Welcome to part two of my “Welcome to Blumhouse” review series! Earlier this week, I wrote a review on Black Box, and this time I’ll be discussing Veena Sud’s film The Lie. Just like all of the “Welcome to Blumhouse” films, The Lie is available to anyone with an Amazon Prime subscription. I will do my best to keep this as a spoiler-free review, but if I find myself wandering into spoiler territory, I’ll be sure to let you know. Thanks for tuning in, and I hope you enjoy the review!
The Lie (singular) is a misnomer, to say the least, for a film where a character hardly opens their mouth without some kind of intentional deceit. The effects of this are twofold in that it both makes it impossible to like, or even remotely relate to, any of the protagonists (with us all being good people who know that lying = bad, right? RIGHT?), but also creates a consistent, nauseous knowing that their clumsily constructed house of cards is just a sideways glance away from collapsing. This keeps The Lie compelling right up to the end, even despite my involuntary eye-rolls during some of the film’s more melodramatic and head-scratching plot developments.
Of the four “Welcome to Blumhouse” films on Prime Video, The Lie’s synopsis is by far the most intriguing: “When their teenage daughter impulsively confesses to killing her best friend, two desperate parents cover up the horrific crime with a web of lies and deception.” This just oozes psychological intrigue, and from the get-go, I was on board with the film’s vision. I was interested in seeing how the film would portray parents’ ability (or inability) to rationalize their children’s roles in horrific deeds. I wanted to see how they cope with the fact that they really don’t know the person they thought they have created in their own (usually idealized) image and how that would clash with their own denial/acceptance of their own, remote, role in that act. For the first 45 minutes, The Lie delivers on just that, with Peter Sarsgaard and Mireille Enos (as the parents) convincingly delivering the emotional toll of their characters’ rationalization and compartmentalization. As their daughter, Joey King plays an overly-compensatory sort of denial against her parents’ various breakdowns, and Cas Anvar delivers my favorite performance of the film as the missing/dead girl’s father.

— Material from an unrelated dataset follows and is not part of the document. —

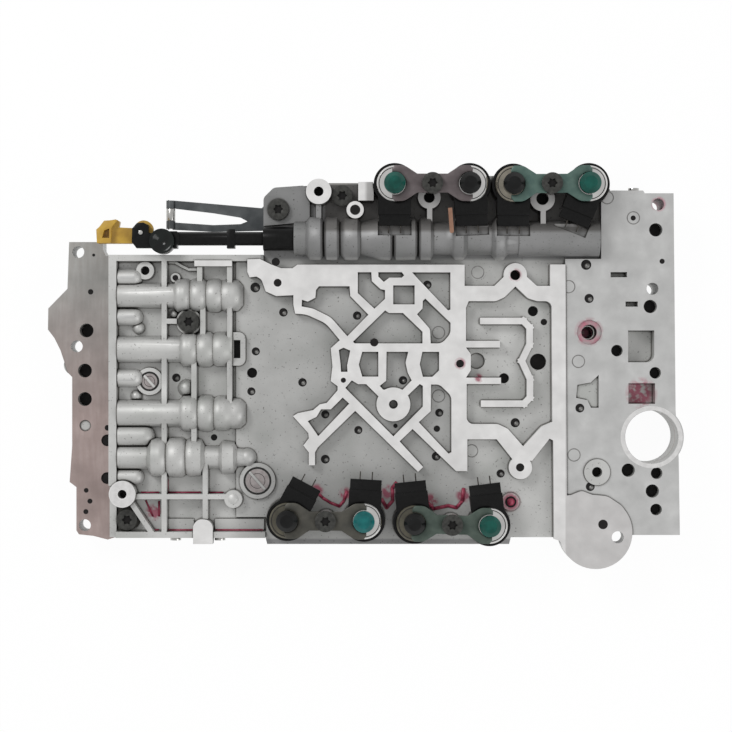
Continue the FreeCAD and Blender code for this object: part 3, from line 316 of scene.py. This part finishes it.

After comparing Black Box to an episode of Netflix’s Black Mirror (not particularly favorably, to be clear), it’s hard to avoid another comparison here for The Lie. The film’s pacing/cinematography/color palette is highly reminiscent of the Black Mirror Season 4 episode “Crocodile,” which tells a similar running-from-consequences story. Of course, “Crocodile” itself is an entry into the larger sub-genre of that kind of slow-burn Icelandic/Scandinavian murder-procedural story. The barren, snowy landscapes are the perfect visual companions to the story’s psychological nature. Why this is the case is beyond me, but when it works, it works. Unfortunately, the comparison to Black Mirror is once again relatively unfavorable since The Lie, like Black Box, is a pretty humorless affair (at least in terms of intent. There are definitely instances of unintentional humor). The transplant of the snowy-covered landscapes to suburban America combined with the protagonists’ bumbling attempts at a coverup also made me long for the self-awareness and levity of Fargo (either the film or the series, both deliver that kind of pitch-perfect humor), which was never delivered.

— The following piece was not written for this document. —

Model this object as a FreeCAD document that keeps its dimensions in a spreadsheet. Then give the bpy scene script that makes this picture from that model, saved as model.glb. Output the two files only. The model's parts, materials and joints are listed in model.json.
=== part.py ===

Ultimately The Lie, like Black Box, is a pretty bleak experience until the last couple of minutes, where the ending is not undeserved but is still somehow disappointing. While the first half of the film successfully set up several emotionally intriguing arcs for its characters, the latter half mostly falls short of those promises. This is mainly due to a series of utterly illogical decisions made by characters, which serve only to A: Create drama and B: Undermine the assumption that these people do not want to get caught (although maybe they did subconscious way). The point I’m trying to make about the ending is that in a lot of ways, it is the perfect ending for The Lie, but that’s not necessarily a compliment. Nevertheless, I decided to keep this review spoiler-free because I think that this is a film that is worth watching and forming your own opinions on. It is, at the least, compelling first one-and-a-half acts for a critical viewer, and a confusing mess for the remainder, cruising mostly on whatever goodwill it garnered in the beginning; which, to be fair, worked on me and got me through some of the plots more convoluted twists. Give The Lie it a go! I’ll leave whether it was worth it up to you.